■ **EXERCISE AIM**
Which lines run from the first one up to and including the one with "bpy.data.objects.remove(obj)"? Print exactly those.

■ **DATA EXTRACT**
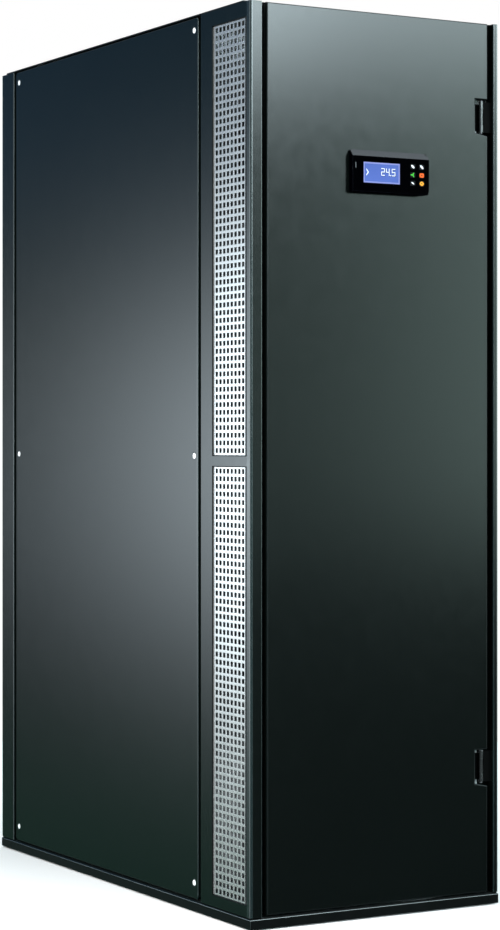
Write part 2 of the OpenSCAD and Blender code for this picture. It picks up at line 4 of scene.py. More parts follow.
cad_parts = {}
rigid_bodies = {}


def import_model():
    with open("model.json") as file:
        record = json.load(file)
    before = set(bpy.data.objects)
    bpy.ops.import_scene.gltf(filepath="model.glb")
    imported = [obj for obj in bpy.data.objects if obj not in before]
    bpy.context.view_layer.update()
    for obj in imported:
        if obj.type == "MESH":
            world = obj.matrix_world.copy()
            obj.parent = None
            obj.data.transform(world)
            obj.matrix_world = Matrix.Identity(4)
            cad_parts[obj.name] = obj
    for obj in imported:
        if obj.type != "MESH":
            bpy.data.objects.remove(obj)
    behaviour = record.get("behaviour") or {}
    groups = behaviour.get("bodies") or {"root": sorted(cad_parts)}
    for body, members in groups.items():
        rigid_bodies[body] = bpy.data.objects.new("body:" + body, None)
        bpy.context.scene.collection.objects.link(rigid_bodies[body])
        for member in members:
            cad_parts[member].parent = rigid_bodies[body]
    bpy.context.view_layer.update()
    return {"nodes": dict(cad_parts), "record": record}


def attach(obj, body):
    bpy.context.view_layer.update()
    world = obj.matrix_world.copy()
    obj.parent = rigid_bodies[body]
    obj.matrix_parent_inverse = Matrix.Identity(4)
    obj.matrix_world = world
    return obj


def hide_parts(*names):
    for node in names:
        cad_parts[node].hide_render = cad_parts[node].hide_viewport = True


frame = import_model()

MM = 0.001
NODES = frame["nodes"]
BODY = {}
for b, ns in frame["record"]["behaviour"]["bodies"].items():
    for n in ns:
        BODY[n] = b
SLOT = {s["node"]: s["material_slot"] for s in frame["record"]["subparts"]}

# ------------------------------------------------------------------ materials
MATS = {}


class Tree:
    def __init__(self, name):
        self.mat = bpy.data.materials.new(name)
        self.mat.use_nodes = True
        self.nt = self.mat.node_tree
        self.nt.nodes.clear()
        self.out = self.nt.nodes.new("ShaderNodeOutputMaterial")
        self.bsdf = self.nt.nodes.new("ShaderNodeBsdfPrincipled")
        self.nt.links.new(self.bsdf.outputs[0], self.out.inputs[0])
        self.co = self.nt.nodes.new("ShaderNodeTexCoord")

    def link(self, a, b):
        self.nt.links.new(a, b)

    def mapped(self, scale):
        m = self.nt.nodes.new("ShaderNodeMapping")
        m.inputs["Scale"].default_value = scale
        self.link(self.co.outputs["Object"], m.inputs[0])
        return m.outputs[0]

    def noise(self, scale, detail=3.0, rough=0.5, stretch=None):
        n = self.nt.nodes.new("ShaderNodeTexNoise")
        n.inputs["Scale"].default_value = scale
        n.inputs["Detail"].default_value = detail
        n.inputs["Roughness"].default_value = rough
        self.link(self.mapped(stretch) if stretch else self.co.outputs["Object"], n.inputs["Vector"])
        return n.outputs[0]

    def remap(self, src, a, b, lo, hi):
        m = self.nt.nodes.new("ShaderNodeMapRange")
        m.inputs[1].default_value, m.inputs[2].default_value = a, b
        m.inputs[3].default_value, m.inputs[4].default_value = lo, hi
        self.link(src, m.inputs[0])
        return m.outputs[0]

    def mix(self, fac, c1, c2):
        m = self.nt.nodes.new("ShaderNodeMix")
        m.data_type = "RGBA"
        self.link(fac, m.inputs[0])
        for sock, c in ((m.inputs[6], c1), (m.inputs[7], c2)):
            if isinstance(c, tuple):
                sock.default_value = (*c, 1.0)
            else:
                self.link(c, sock)
        return m.outputs[2]

    def bump(self, src, strength, dist, normal=None):
        b = self.nt.nodes.new("ShaderNodeBump")
        b.inputs["Strength"].default_value = strength
        b.inputs["Distance"].default_value = dist
        self.link(src, b.inputs["Height"])
        if normal:
            self.link(normal, b.inputs["Normal"])
        return b.outputs[0]


def tint(c, k):
    return tuple(min(1.0, v * k) for v in c)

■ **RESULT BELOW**
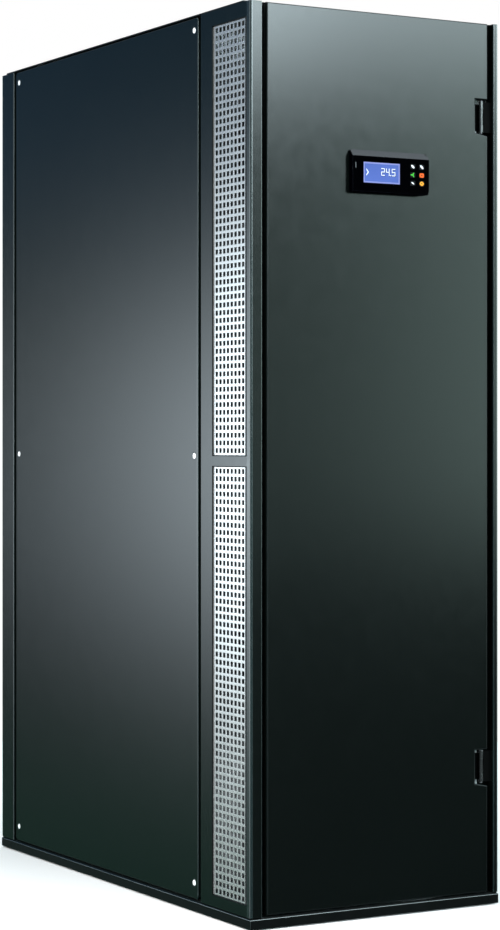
Write part 2 of the OpenSCAD and Blender code for this picture. It picks up at line 4 of scene.py. More parts follow.
cad_parts = {}
rigid_bodies = {}


def import_model():
    with open("model.json") as file:
        record = json.load(file)
    before = set(bpy.data.objects)
    bpy.ops.import_scene.gltf(filepath="model.glb")
    imported = [obj for obj in bpy.data.objects if obj not in before]
    bpy.context.view_layer.update()
    for obj in imported:
        if obj.type == "MESH":
            world = obj.matrix_world.copy()
            obj.parent = None
            obj.data.transform(world)
            obj.matrix_world = Matrix.Identity(4)
            cad_parts[obj.name] = obj
    for obj in imported:
        if obj.type != "MESH":
            bpy.data.objects.remove(obj)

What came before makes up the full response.